* Items from a dataset *

■ ■ ■ ■

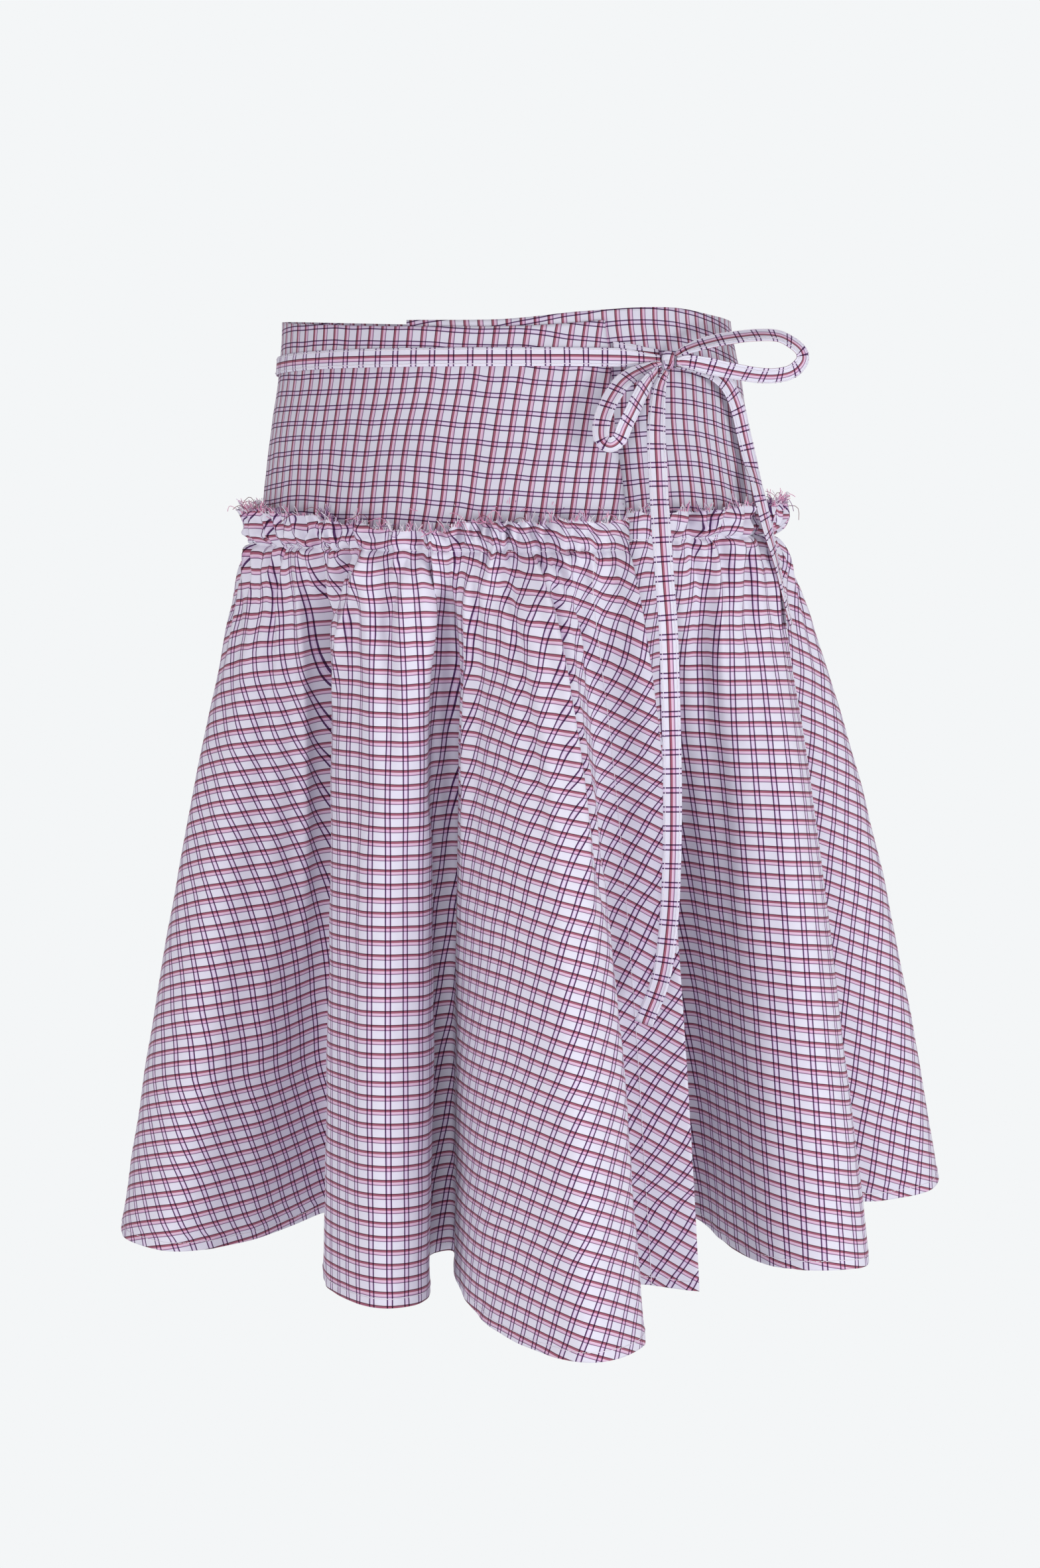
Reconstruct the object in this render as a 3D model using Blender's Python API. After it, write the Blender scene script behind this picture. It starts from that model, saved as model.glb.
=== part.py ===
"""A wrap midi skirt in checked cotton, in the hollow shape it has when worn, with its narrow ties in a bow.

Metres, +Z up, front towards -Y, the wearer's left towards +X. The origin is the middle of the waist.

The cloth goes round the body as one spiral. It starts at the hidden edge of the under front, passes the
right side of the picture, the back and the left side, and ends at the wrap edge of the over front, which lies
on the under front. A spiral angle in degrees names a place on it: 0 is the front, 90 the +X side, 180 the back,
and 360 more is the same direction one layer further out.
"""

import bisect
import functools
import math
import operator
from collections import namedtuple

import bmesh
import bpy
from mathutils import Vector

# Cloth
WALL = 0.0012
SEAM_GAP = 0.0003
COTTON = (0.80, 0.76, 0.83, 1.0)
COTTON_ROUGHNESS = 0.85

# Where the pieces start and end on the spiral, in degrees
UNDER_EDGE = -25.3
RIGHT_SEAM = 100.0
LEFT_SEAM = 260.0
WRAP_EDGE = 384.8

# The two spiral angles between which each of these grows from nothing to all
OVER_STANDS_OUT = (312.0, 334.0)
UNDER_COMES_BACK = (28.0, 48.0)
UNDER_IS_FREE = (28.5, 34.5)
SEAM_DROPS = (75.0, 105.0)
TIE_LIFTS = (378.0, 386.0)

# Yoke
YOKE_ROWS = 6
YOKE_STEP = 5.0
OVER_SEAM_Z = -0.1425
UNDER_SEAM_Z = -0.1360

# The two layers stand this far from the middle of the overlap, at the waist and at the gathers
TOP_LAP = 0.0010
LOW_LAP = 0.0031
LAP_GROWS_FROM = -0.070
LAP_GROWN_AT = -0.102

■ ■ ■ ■

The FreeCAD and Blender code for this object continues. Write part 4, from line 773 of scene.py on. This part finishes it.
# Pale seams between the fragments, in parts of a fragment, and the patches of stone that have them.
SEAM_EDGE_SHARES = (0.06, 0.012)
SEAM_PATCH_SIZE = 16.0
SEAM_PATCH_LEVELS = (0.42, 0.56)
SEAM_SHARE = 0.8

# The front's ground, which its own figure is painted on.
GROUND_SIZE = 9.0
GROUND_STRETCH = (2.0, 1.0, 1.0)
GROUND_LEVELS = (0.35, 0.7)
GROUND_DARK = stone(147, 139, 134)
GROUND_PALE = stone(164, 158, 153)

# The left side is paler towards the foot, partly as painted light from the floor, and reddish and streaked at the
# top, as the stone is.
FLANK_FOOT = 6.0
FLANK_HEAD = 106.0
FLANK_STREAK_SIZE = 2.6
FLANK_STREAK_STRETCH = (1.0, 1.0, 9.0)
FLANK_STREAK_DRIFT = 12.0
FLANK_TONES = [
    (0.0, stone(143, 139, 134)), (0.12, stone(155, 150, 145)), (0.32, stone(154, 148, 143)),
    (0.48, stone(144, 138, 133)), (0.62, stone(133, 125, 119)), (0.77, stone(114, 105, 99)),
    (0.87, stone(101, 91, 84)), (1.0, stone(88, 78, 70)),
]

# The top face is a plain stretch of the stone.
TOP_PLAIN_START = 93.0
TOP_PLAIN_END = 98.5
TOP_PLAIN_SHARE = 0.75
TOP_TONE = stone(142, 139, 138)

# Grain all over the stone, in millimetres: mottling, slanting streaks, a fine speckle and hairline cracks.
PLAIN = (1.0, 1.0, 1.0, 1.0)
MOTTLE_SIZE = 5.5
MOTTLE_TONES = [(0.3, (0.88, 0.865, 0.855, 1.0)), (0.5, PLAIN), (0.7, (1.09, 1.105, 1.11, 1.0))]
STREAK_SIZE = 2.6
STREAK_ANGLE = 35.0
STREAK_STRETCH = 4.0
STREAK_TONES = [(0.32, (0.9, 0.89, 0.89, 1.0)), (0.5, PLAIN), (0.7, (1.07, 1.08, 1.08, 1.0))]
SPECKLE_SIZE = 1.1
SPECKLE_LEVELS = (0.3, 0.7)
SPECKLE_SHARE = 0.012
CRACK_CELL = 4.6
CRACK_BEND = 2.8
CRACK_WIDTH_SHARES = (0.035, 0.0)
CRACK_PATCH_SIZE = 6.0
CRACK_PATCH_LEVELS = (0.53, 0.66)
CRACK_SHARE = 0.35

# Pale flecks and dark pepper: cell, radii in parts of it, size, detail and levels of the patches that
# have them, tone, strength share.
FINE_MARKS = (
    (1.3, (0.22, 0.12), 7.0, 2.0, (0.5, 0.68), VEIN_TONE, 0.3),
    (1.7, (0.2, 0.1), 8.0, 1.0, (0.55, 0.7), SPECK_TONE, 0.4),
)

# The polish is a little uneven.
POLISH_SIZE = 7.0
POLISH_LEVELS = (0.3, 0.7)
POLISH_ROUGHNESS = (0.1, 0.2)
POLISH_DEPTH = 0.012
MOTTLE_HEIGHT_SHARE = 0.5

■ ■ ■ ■

* WHAT IS EXPECTED *
Above are the records. Copy the lines beginning at the one that has "Reconstruct the object" and ending with the one that has "from collections import namedtuple", unchanged.

* SOLUTION TO THIS TASK *
Reconstruct the object in this render as a 3D model using Blender's Python API. After it, write the Blender scene script behind this picture. It starts from that model, saved as model.glb.
=== part.py ===
"""A wrap midi skirt in checked cotton, in the hollow shape it has when worn, with its narrow ties in a bow.

Metres, +Z up, front towards -Y, the wearer's left towards +X. The origin is the middle of the waist.

The cloth goes round the body as one spiral. It starts at the hidden edge of the under front, passes the
right side of the picture, the back and the left side, and ends at the wrap edge of the over front, which lies
on the under front. A spiral angle in degrees names a place on it: 0 is the front, 90 the +X side, 180 the back,
and 360 more is the same direction one layer further out.
"""

import bisect
import functools
import math
import operator
from collections import namedtuple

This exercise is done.